A landmark Birmingham building should be returned to use for the people of the city, a historian has claimed.
The city’s magnificent old Municipal Bank, in Broad Street, will be the base for an art show called Thrift Radiates Happiness – an inscription found carved across a beam in the building.
But over the past decade the Grade II-listed bank has stood largely unused apart from the occasional art exhibition or use as a drama film set.
Now the temporary reopening of the building this week has sparked calls for it to be put back to permanent use by Birmingham historian Professor Carl Chinn.
He said: “It is a wonderful building and a fantastic example of a British classical design. It is also very important historically by providing such an important facility for the working class of Birmingham.
“For any Brummie of my age or greater their first bank account was with the old Municipal Bank.
“It was a bank which did exactly what it set out to do when it was begun by the Mayor of Birmingham Neville Chamberlain – to offer an opportunity for the working class of Birmingham to save their farthings, twopenny and threepenny bits.
“I think that it is good that it is being used again. As a significant and important Birmingham building it should be open to the people of our city. If it isn’t used regularly there is the risk that they fall into disrepair and go to rack and ruin.
“Surely it is not beyond the wit of man to find a good use for this building for the people of Birmingham.”
The Birmingham Municipal Bank was created in 1916 after a suggestion by Mr Chamberlain – most of the income made from it was to be used for financing the First World War.
By the end of 1917, 30,000 city residents had signed up and it moved to its Broad Street base in 1933.
By 1950 the bank had 66 branches but in 1976 it ceased to come under control of Birmingham City Council, becoming a Trustee Savings Bank and was finally privatised in 1995, joining Lloyds TSB.

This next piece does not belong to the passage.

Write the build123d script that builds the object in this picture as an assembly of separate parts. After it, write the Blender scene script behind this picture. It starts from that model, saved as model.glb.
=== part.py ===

Show curator Charlie Levine said she chose the Municipal Bank because of the historical importance to the city and described it as “perfect in all its perfections and imperfections”.
Ms Levine said: “Artists, curators or arts organisations do not need a lot for pop-up projects like this, just access and the ability to open these incredible spaces to the public and bring in artists who can respond to and highlight how great they are.”
The exhibition, which focuses on finance and investment, features work from Birmingham City University graduate Julie Tsang, who has been making a series of architectural studies of the Municipal Bank, and Turner-nominated Spartacus Chetwynd.
Pete James, Head of Photographs at the Library of Birmingham, said: “We are delighted to have been able to support Charlie Levine’s curation of Thrift Radiates Happiness. It’s a really ambitious exhibition, which will give the public an opportunity to discover a fascinating disused building, as well as to explore an artistic response to concepts of finance and investment.”
A spokesman for Birmingham City Council said the authority was considering the long term future of the building and a decision is expected later this year, but would not be drawn on what plans were in the pipeline.
As part of the exhibition, visitors can ‘invest’ £2, for which they will receive a limited edition print by artists and practitioners including Mecanoo, the architects of the Library of Birmingham, Turner Prize-nominated Spartacus Chetwynd as well as Julie Tsang.
l The exhibition is open to the public on March 15-17 from noon-6pm.